These people are in the vanguard of a new generation of global warming
solutions."
He went on to give the link for an accompanying online video. ("Watch [it] and
get inspired," he urged, which I didn’t do because I only have dial-up.) Thanking me for being part of this adventure,
he signed off, adding two postscripts: the information that all profits from
sales of his book will go to support the Environmental Defense Fund’s global warming campaign, and a direct link to Amazon.com so we could order the
book "if you haven’t already."
I want to get inspired. Hey, all God’s children want to get inspired. "Discover an optimistic, entrepreneurial,
profitable environmentalism that uses the great forces of our global economy --
the vision and spirit of the smartest and savviest inventors and investors --
to solve the most important challenge of our time," begins the description of Earth: The Sequel -- The Race to Reinvent Energy and Stop Global Warming on the blog Left Edge North. "A high-stakes race has begun, involving the best
minds in America, from venture capitalists in Silicon Valley and scientists in
the Alaskan wilderness to inventors in garages. The goal: to solve the world’s greatest crisis. The means: the reinvention of energy as we know it. The
prize: the biggest explosion of wealth ever witnessed."
That last phrase makes me just the teensiest bit queasy. Will we find clean
alternatives to fossil fuels and nuclear power plants, and then just continue
being crazed consumers, depleting the Earth’s natural resources and ricocheting around in our cars?

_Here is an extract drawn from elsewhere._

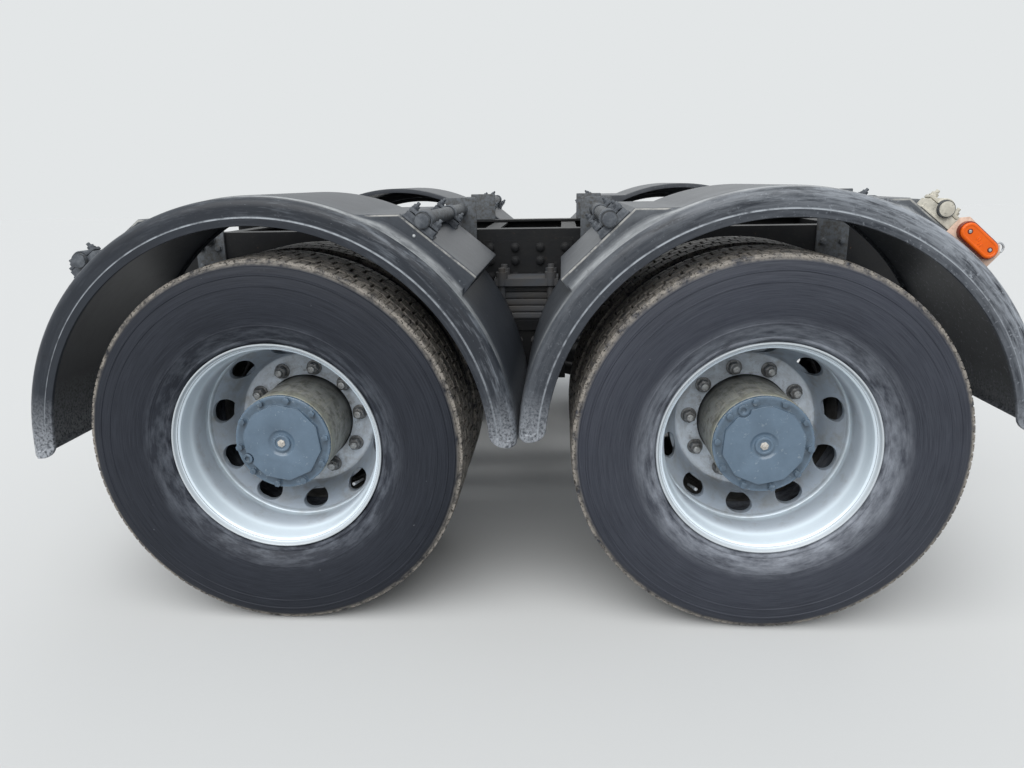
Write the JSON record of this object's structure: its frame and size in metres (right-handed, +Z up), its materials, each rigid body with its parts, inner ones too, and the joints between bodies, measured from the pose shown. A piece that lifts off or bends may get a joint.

Since 1984, Krupp has been president of the nonprofit environmental advocacy
group Environmental Defense, spearheading such innovative market-based
solutions as the acid rain reduction plan in the 1990 Clean Air Act. According
to the advance promotional sheet from Norton, the publisher of Earth: The Sequel, his book describes "how the multi-trillion dollar energy sector is being
transformed -- right now -- by the American entrepreneurial spirit." After
interviewing venture capitalists such as the first funder of Google, John
Doerr, as well as top climate scientists, energy experts and market analysts,
Krupp went on to map out "a whole new galaxy of farsighted inventors who are
devising the technologies that will remake the economy and the world."
Energy is "the mother of all markets," Krupp quotes Doerr in his book. The
competition to find the best alternative energy sources means that the winners,
the fact sheet goes on, "will not only save the planet but also make fortunes
that will dwarf those made in computing, networks and software," so venture
capitalists are in a feeding frenzy to fund clean-energy start-ups. In fact, in
the third quarter of 2007, clean technology became this country’s leading venture-investment category, for the first time surpassing information
technology and biotechnology.
Some of these bold inventors may sound pretty wacky to us in this
still-fledgling stage of the 21st century: Scientists who travel to the most extreme environments on Earth, from
vents deep in the oceans’ floors to volcanoes in farthest Siberia, to bio-prospect for "extremophile"
microorganisms that can digest wood and plant wastes to be fermented into fuel.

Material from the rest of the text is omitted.